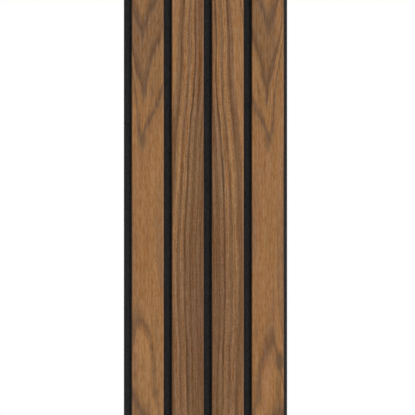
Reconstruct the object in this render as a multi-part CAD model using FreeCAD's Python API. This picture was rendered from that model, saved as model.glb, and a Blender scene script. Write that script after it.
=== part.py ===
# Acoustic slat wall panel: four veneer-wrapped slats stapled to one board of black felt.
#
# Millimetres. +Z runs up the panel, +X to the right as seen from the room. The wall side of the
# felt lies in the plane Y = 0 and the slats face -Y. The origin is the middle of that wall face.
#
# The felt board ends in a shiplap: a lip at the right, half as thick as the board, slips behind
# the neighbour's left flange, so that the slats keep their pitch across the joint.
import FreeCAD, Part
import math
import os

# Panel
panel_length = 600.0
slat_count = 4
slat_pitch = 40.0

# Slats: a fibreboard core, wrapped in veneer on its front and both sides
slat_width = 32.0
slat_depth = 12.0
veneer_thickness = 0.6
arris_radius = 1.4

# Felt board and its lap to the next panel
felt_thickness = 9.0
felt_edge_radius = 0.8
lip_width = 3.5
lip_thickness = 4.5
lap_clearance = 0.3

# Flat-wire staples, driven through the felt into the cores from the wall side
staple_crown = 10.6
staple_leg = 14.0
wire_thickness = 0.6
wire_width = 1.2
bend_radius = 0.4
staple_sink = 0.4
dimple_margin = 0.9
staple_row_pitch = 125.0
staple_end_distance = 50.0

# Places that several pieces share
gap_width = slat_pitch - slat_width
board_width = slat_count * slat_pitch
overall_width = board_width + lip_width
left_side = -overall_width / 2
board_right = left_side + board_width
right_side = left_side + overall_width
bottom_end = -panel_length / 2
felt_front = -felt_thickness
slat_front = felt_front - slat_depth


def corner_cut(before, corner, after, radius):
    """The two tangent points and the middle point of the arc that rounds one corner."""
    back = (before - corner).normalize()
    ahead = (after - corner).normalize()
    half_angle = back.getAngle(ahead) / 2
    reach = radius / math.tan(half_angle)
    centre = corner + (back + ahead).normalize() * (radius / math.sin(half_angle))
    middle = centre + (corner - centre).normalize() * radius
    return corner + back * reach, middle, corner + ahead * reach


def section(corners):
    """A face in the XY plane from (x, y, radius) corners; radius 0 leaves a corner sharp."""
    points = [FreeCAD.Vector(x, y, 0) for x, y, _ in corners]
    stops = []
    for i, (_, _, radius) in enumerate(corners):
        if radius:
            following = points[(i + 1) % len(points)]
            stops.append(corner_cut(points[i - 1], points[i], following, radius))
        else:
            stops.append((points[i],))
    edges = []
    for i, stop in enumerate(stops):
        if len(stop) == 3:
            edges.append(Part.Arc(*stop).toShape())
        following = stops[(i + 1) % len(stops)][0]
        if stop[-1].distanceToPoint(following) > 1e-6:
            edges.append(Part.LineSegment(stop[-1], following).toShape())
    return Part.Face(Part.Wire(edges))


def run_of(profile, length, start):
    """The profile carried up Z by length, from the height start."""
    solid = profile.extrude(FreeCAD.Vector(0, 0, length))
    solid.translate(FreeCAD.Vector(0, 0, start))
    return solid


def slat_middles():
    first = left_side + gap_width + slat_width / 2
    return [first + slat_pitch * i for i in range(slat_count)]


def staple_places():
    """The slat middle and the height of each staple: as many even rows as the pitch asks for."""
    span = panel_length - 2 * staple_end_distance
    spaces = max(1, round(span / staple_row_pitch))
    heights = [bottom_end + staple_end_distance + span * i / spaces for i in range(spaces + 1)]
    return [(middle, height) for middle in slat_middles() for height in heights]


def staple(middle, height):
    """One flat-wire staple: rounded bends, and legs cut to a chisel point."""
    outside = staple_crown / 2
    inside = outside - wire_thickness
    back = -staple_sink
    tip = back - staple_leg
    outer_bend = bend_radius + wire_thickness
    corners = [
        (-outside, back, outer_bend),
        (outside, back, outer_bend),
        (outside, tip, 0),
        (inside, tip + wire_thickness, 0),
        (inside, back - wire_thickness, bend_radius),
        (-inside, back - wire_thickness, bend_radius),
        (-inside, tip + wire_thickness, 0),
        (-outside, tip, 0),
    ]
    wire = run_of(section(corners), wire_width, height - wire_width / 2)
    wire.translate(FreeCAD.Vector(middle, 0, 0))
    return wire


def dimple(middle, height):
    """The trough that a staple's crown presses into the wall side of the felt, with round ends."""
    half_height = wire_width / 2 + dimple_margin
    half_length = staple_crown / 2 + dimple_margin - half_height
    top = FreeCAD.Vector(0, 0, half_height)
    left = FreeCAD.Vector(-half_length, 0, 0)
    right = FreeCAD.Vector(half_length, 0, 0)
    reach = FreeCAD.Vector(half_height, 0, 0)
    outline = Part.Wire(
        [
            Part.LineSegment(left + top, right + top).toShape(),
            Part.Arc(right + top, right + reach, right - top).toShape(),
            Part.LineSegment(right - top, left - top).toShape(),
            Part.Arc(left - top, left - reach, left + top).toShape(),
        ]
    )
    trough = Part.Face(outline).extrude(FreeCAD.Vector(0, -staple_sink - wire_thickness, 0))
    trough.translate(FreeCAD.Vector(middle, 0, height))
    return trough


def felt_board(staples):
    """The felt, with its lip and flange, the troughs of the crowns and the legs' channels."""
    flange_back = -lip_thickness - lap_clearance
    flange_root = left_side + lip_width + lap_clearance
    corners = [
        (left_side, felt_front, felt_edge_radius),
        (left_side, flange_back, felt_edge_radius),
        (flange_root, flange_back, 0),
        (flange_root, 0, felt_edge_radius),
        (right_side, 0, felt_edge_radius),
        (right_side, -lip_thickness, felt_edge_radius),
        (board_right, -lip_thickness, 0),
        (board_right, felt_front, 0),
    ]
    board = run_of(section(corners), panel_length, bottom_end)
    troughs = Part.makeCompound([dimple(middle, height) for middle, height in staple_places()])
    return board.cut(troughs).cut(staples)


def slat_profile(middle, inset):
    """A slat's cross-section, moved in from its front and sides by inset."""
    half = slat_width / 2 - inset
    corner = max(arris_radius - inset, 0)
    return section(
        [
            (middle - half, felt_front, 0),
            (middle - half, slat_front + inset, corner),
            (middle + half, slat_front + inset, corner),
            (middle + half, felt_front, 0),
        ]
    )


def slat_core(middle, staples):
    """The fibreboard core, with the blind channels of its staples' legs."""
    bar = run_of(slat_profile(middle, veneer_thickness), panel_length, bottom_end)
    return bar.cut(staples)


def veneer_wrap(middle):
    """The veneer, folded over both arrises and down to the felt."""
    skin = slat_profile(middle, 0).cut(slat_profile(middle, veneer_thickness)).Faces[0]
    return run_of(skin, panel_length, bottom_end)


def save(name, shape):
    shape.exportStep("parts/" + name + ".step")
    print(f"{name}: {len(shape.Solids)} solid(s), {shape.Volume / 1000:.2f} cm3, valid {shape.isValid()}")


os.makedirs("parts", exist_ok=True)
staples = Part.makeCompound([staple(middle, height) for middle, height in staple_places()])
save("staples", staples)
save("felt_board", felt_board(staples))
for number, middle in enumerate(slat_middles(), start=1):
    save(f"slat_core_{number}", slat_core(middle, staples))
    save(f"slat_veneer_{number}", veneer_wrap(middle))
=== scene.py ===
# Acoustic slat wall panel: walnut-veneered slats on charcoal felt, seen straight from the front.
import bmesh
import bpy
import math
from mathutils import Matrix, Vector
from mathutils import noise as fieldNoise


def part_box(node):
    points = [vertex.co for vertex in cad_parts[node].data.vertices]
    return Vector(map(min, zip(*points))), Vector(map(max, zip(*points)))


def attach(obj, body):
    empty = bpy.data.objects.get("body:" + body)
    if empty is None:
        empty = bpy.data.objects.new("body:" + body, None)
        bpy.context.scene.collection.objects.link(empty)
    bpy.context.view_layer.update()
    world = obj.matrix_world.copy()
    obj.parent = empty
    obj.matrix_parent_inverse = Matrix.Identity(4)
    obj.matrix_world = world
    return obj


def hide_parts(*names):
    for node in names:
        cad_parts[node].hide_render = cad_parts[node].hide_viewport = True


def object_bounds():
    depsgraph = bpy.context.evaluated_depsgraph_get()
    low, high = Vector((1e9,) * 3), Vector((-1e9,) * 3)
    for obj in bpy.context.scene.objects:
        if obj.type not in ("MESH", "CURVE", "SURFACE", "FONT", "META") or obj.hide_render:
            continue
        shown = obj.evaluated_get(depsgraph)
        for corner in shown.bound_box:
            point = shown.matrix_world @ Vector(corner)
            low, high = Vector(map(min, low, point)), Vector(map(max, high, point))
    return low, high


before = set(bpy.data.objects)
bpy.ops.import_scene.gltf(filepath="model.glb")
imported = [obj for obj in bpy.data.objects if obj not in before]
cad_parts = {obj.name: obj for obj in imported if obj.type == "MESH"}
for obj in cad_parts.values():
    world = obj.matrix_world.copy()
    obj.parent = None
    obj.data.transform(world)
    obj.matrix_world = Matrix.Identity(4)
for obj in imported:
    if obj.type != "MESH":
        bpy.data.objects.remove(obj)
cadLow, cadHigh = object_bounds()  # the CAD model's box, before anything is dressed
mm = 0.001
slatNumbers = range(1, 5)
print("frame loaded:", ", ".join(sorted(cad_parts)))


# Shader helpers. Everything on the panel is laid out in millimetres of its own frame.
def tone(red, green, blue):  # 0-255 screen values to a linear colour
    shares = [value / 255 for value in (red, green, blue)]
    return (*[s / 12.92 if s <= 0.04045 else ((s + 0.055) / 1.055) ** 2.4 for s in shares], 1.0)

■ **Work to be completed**
Reproduce exactly, and only, the lines from the one that contains "return bar.cut(staples)" down to the one that contains "depsgraph = bpy.context.evaluated_depsgraph_get()", both ends included.

■ **Answer to the exercise**
    return bar.cut(staples)


def veneer_wrap(middle):
    """The veneer, folded over both arrises and down to the felt."""
    skin = slat_profile(middle, 0).cut(slat_profile(middle, veneer_thickness)).Faces[0]
    return run_of(skin, panel_length, bottom_end)


def save(name, shape):
    shape.exportStep("parts/" + name + ".step")
    print(f"{name}: {len(shape.Solids)} solid(s), {shape.Volume / 1000:.2f} cm3, valid {shape.isValid()}")


os.makedirs("parts", exist_ok=True)
staples = Part.makeCompound([staple(middle, height) for middle, height in staple_places()])
save("staples", staples)
save("felt_board", felt_board(staples))
for number, middle in enumerate(slat_middles(), start=1):
    save(f"slat_core_{number}", slat_core(middle, staples))
    save(f"slat_veneer_{number}", veneer_wrap(middle))
=== scene.py ===
# Acoustic slat wall panel: walnut-veneered slats on charcoal felt, seen straight from the front.
import bmesh
import bpy
import math
from mathutils import Matrix, Vector
from mathutils import noise as fieldNoise


def part_box(node):
    points = [vertex.co for vertex in cad_parts[node].data.vertices]
    return Vector(map(min, zip(*points))), Vector(map(max, zip(*points)))


def attach(obj, body):
    empty = bpy.data.objects.get("body:" + body)
    if empty is None:
        empty = bpy.data.objects.new("body:" + body, None)
        bpy.context.scene.collection.objects.link(empty)
    bpy.context.view_layer.update()
    world = obj.matrix_world.copy()
    obj.parent = empty
    obj.matrix_parent_inverse = Matrix.Identity(4)
    obj.matrix_world = world
    return obj


def hide_parts(*names):
    for node in names:
        cad_parts[node].hide_render = cad_parts[node].hide_viewport = True


def object_bounds():
    depsgraph = bpy.context.evaluated_depsgraph_get()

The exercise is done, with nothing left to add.